▶ Directions for this task:
Write out all lines holding the word "with".

:::::

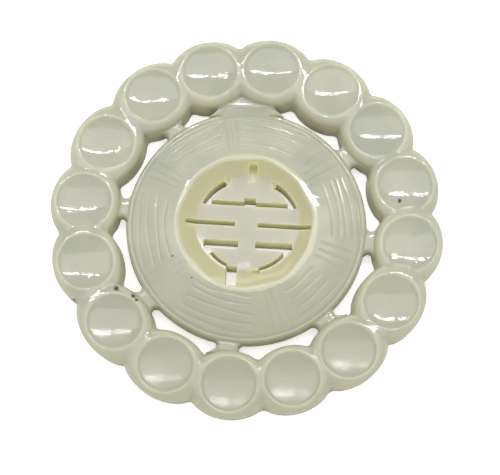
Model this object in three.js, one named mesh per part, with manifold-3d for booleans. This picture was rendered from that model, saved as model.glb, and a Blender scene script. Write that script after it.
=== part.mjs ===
// Openwork jade roundel, carved from one slice of a pebble: a ring of round bosses, each with a
// shallow dish on top, tied by short bridges to a domed disc. The disc has a round well in its
// middle, and the floor of the well is pierced as a longevity roundel.
//
// Millimetres, +Z up. The carving lies on its back: z = 0 is the level of its feet.

import * as THREE from 'three';
import { mergeVertices } from 'three/addons/utils/BufferGeometryUtils.js';
import Module from 'manifold-3d';

// Ring of bosses. They were spaced by eye: their places round the ring, in degrees.
const BOSS_PLACES = [
  14.5, 36.5, 58.5, 81, 103, 125, 149, 171.5, 193.5, 217.5, 241, 264, 286, 308, 331, 353,
];
const BOSS_RING_RADIUS = 24.75;
const BOSS_HALF_DEPTH = 5.25; // from the boss's axis outwards, along the radius
const BOSS_HALF_WIDTH = 6.65; // along the ring at even spacing, before the neighbours cut in
const BOSS_HEIGHT = 4.6;
const BOSS_WAIST_HEIGHT = 1.8; // level of the widest outline
const BOSS_SHOULDER = 0.72; // from the widest outline in to the rim
const BOSS_SHOULDER_START = 40; // degrees from level where the shoulder leaves the rim
const BOSS_FOOT_ROUNDING = 0.2;
const BOSS_FOOT_START = 15;
const BOSS_LEAN = 0.1; // how far the top leans outwards, per millimetre of height
const BOSS_SEGMENTS = 22;
const BOSS_FOOT_STEPS = 2;
const BOSS_SHOULDER_STEPS = 3;
const DISH_RADIUS = 4.4;
const DISH_DEPTH = 0.55;
const DISH_RING_RADIUS = 24.95;
const DISH_SEGMENTS = 20;
const DISH_STEPS = 3;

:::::

▶ Exercise response:
Model this object in three.js, one named mesh per part, with manifold-3d for booleans. This picture was rendered from that model, saved as model.glb, and a Blender scene script. Write that script after it.
// Openwork jade roundel, carved from one slice of a pebble: a ring of round bosses, each with a